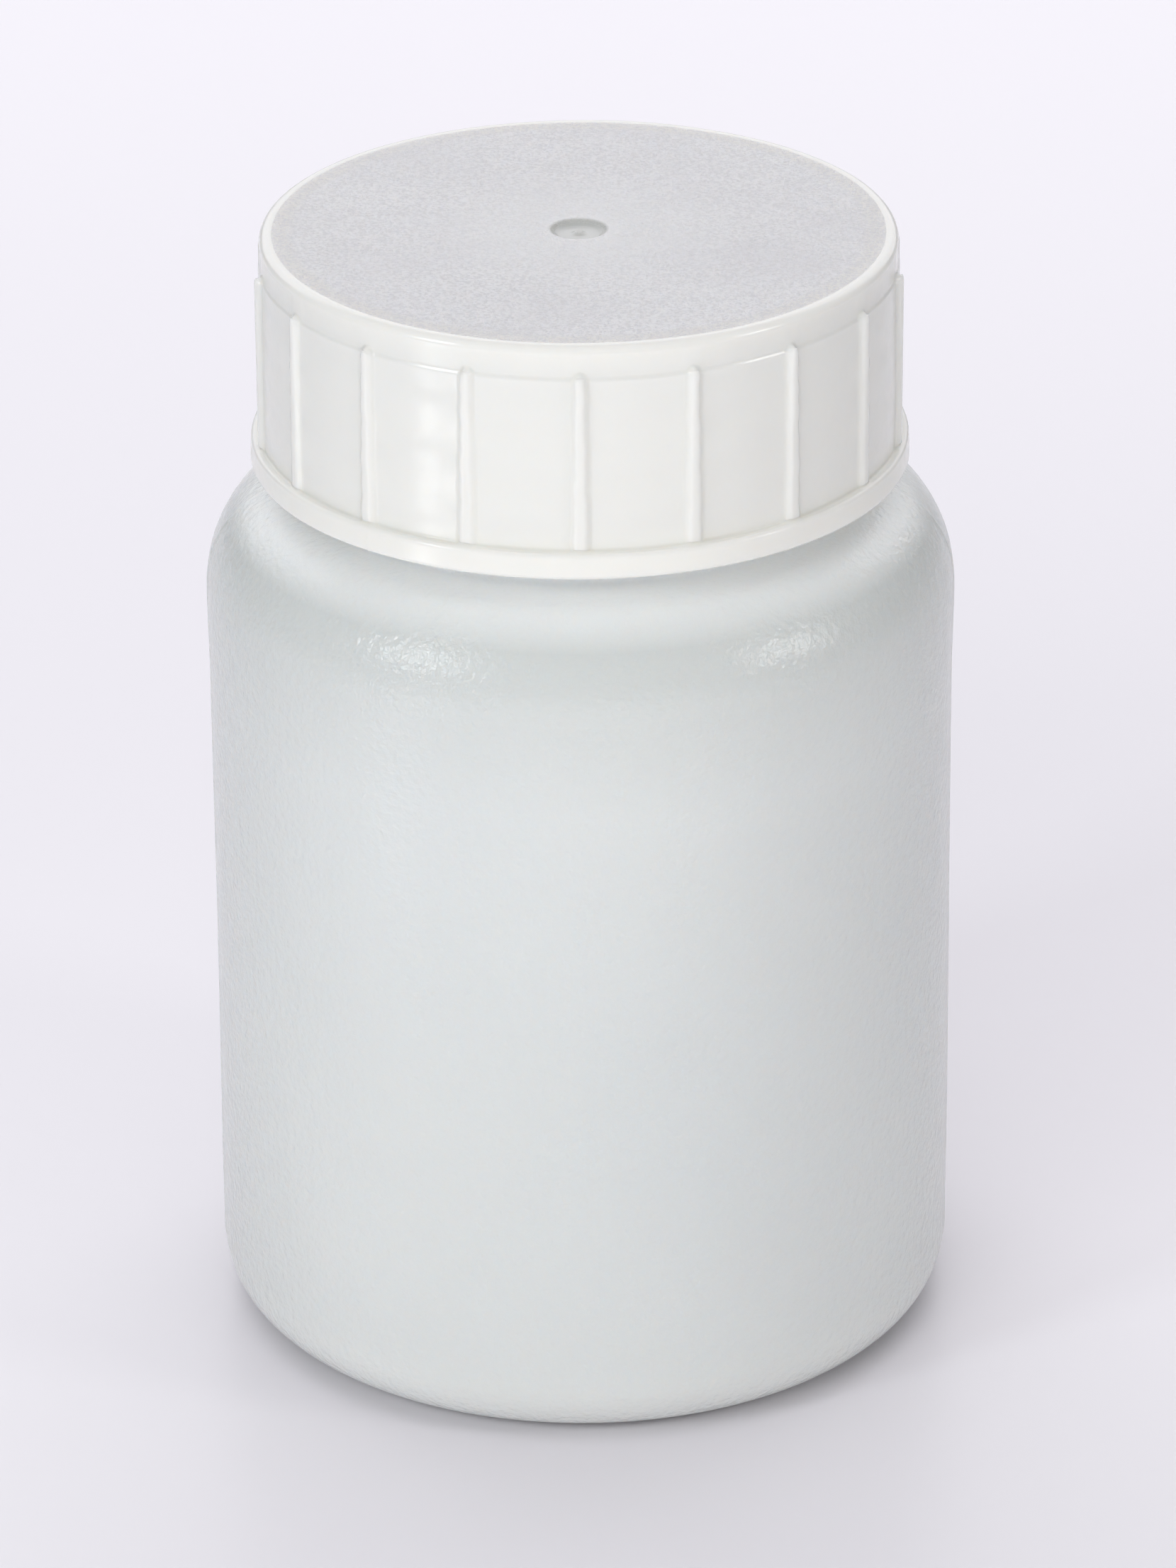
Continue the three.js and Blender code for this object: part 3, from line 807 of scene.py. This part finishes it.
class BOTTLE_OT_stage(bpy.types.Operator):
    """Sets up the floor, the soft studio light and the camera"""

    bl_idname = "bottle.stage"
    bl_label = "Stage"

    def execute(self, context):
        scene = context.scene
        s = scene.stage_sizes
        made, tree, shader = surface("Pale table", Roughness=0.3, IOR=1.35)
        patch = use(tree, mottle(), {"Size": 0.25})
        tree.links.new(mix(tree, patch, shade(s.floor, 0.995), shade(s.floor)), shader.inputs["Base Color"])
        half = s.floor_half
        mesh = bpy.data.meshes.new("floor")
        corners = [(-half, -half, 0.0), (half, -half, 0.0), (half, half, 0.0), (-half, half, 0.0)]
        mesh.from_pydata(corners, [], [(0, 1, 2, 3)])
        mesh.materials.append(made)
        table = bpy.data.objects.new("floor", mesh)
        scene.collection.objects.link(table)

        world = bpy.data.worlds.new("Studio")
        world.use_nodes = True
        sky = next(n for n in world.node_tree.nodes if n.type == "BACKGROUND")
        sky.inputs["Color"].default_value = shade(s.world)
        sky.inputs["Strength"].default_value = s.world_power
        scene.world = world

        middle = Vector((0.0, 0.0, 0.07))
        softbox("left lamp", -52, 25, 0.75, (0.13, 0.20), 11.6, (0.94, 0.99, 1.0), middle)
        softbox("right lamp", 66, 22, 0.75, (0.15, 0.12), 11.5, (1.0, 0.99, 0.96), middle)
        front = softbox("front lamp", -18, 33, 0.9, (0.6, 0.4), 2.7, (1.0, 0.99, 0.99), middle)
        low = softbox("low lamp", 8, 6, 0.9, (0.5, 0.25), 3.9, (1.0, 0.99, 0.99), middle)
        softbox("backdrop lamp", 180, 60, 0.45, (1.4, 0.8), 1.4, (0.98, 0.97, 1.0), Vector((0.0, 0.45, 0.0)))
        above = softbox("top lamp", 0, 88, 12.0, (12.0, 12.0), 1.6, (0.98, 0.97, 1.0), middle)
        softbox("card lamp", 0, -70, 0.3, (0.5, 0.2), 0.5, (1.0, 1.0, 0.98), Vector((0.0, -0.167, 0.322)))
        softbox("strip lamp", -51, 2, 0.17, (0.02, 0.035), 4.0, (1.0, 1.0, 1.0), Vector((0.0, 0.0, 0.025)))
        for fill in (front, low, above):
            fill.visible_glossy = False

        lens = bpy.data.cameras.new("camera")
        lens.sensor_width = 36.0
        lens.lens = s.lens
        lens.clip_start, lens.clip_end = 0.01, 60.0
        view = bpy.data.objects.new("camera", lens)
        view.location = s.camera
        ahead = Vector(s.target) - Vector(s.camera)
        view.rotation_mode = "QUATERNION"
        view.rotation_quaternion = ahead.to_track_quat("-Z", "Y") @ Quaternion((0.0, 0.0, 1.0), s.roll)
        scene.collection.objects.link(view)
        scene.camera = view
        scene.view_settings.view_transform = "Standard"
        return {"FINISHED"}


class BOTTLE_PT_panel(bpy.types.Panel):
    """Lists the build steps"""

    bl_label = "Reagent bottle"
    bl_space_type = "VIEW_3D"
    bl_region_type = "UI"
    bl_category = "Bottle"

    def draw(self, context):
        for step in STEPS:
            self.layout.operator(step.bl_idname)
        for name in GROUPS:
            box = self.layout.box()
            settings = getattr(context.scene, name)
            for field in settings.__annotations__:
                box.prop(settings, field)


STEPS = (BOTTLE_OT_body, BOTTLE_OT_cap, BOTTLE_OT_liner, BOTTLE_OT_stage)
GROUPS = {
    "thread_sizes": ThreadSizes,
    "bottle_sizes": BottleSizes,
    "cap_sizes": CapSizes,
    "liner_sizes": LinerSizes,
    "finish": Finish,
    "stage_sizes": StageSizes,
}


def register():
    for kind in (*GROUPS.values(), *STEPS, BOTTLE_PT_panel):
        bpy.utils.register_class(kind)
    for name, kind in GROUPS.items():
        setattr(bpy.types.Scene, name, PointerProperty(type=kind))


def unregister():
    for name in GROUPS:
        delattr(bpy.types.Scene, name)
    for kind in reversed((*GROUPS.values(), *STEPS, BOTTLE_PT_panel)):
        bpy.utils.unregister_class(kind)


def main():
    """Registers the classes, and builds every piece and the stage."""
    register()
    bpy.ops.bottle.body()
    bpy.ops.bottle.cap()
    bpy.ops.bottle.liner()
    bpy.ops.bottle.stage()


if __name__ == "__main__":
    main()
□ □ □ □
▶ To be done: Give back the whole listing exactly as it reads.

▶ Response to the exercise:
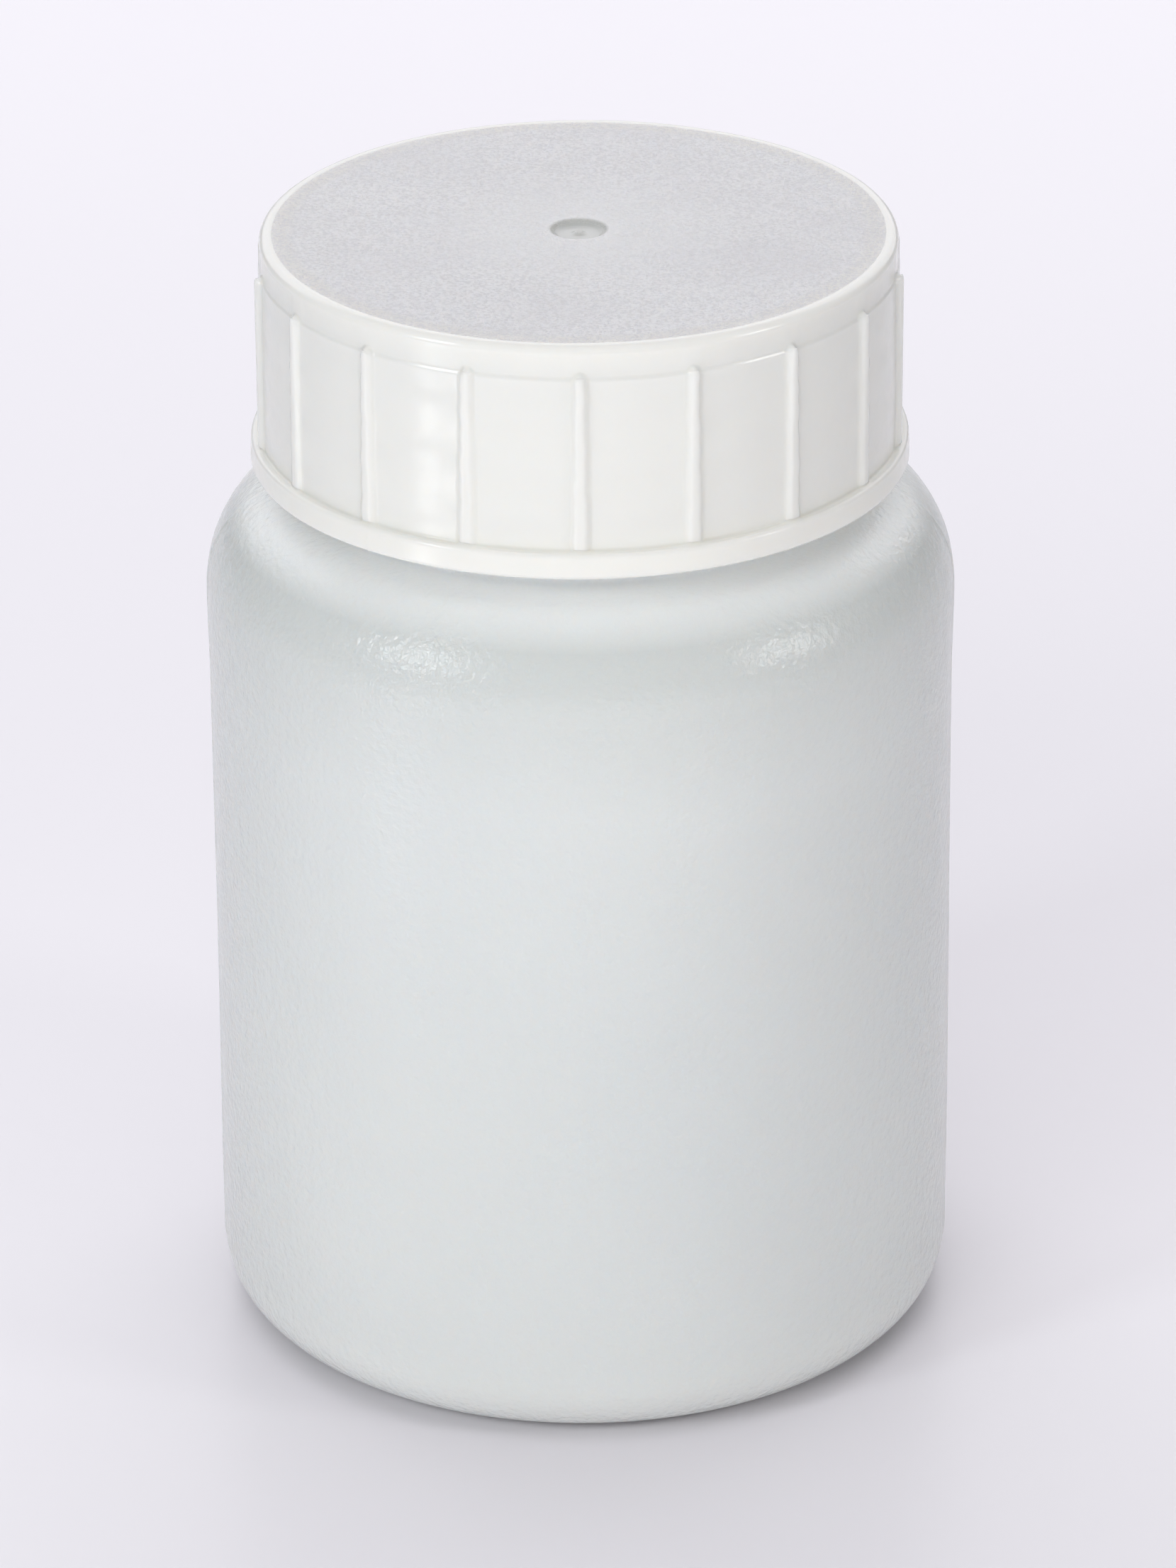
Continue the three.js and Blender code for this object: part 3, from line 807 of scene.py. This part finishes it.
class BOTTLE_OT_stage(bpy.types.Operator):
    """Sets up the floor, the soft studio light and the camera"""

    bl_idname = "bottle.stage"
    bl_label = "Stage"

    def execute(self, context):
        scene = context.scene
        s = scene.stage_sizes
        made, tree, shader = surface("Pale table", Roughness=0.3, IOR=1.35)
        patch = use(tree, mottle(), {"Size": 0.25})
        tree.links.new(mix(tree, patch, shade(s.floor, 0.995), shade(s.floor)), shader.inputs["Base Color"])
        half = s.floor_half
        mesh = bpy.data.meshes.new("floor")
        corners = [(-half, -half, 0.0), (half, -half, 0.0), (half, half, 0.0), (-half, half, 0.0)]
        mesh.from_pydata(corners, [], [(0, 1, 2, 3)])
        mesh.materials.append(made)
        table = bpy.data.objects.new("floor", mesh)
        scene.collection.objects.link(table)

        world = bpy.data.worlds.new("Studio")
        world.use_nodes = True
        sky = next(n for n in world.node_tree.nodes if n.type == "BACKGROUND")
        sky.inputs["Color"].default_value = shade(s.world)
        sky.inputs["Strength"].default_value = s.world_power
        scene.world = world

        middle = Vector((0.0, 0.0, 0.07))
        softbox("left lamp", -52, 25, 0.75, (0.13, 0.20), 11.6, (0.94, 0.99, 1.0), middle)
        softbox("right lamp", 66, 22, 0.75, (0.15, 0.12), 11.5, (1.0, 0.99, 0.96), middle)
        front = softbox("front lamp", -18, 33, 0.9, (0.6, 0.4), 2.7, (1.0, 0.99, 0.99), middle)
        low = softbox("low lamp", 8, 6, 0.9, (0.5, 0.25), 3.9, (1.0, 0.99, 0.99), middle)
        softbox("backdrop lamp", 180, 60, 0.45, (1.4, 0.8), 1.4, (0.98, 0.97, 1.0), Vector((0.0, 0.45, 0.0)))
        above = softbox("top lamp", 0, 88, 12.0, (12.0, 12.0), 1.6, (0.98, 0.97, 1.0), middle)
        softbox("card lamp", 0, -70, 0.3, (0.5, 0.2), 0.5, (1.0, 1.0, 0.98), Vector((0.0, -0.167, 0.322)))
        softbox("strip lamp", -51, 2, 0.17, (0.02, 0.035), 4.0, (1.0, 1.0, 1.0), Vector((0.0, 0.0, 0.025)))
        for fill in (front, low, above):
            fill.visible_glossy = False

        lens = bpy.data.cameras.new("camera")
        lens.sensor_width = 36.0
        lens.lens = s.lens
        lens.clip_start, lens.clip_end = 0.01, 60.0
        view = bpy.data.objects.new("camera", lens)
        view.location = s.camera
        ahead = Vector(s.target) - Vector(s.camera)
        view.rotation_mode = "QUATERNION"
        view.rotation_quaternion = ahead.to_track_quat("-Z", "Y") @ Quaternion((0.0, 0.0, 1.0), s.roll)
        scene.collection.objects.link(view)
        scene.camera = view
        scene.view_settings.view_transform = "Standard"
        return {"FINISHED"}


class BOTTLE_PT_panel(bpy.types.Panel):
    """Lists the build steps"""

    bl_label = "Reagent bottle"
    bl_space_type = "VIEW_3D"
    bl_region_type = "UI"
    bl_category = "Bottle"

    def draw(self, context):
        for step in STEPS:
            self.layout.operator(step.bl_idname)
        for name in GROUPS:
            box = self.layout.box()
            settings = getattr(context.scene, name)
            for field in settings.__annotations__:
                box.prop(settings, field)


STEPS = (BOTTLE_OT_body, BOTTLE_OT_cap, BOTTLE_OT_liner, BOTTLE_OT_stage)
GROUPS = {
    "thread_sizes": ThreadSizes,
    "bottle_sizes": BottleSizes,
    "cap_sizes": CapSizes,
    "liner_sizes": LinerSizes,
    "finish": Finish,
    "stage_sizes": StageSizes,
}


def register():
    for kind in (*GROUPS.values(), *STEPS, BOTTLE_PT_panel):
        bpy.utils.register_class(kind)
    for name, kind in GROUPS.items():
        setattr(bpy.types.Scene, name, PointerProperty(type=kind))


def unregister():
    for name in GROUPS:
        delattr(bpy.types.Scene, name)
    for kind in reversed((*GROUPS.values(), *STEPS, BOTTLE_PT_panel)):
        bpy.utils.unregister_class(kind)


def main():
    """Registers the classes, and builds every piece and the stage."""
    register()
    bpy.ops.bottle.body()
    bpy.ops.bottle.cap()
    bpy.ops.bottle.liner()
    bpy.ops.bottle.stage()


if __name__ == "__main__":
    main()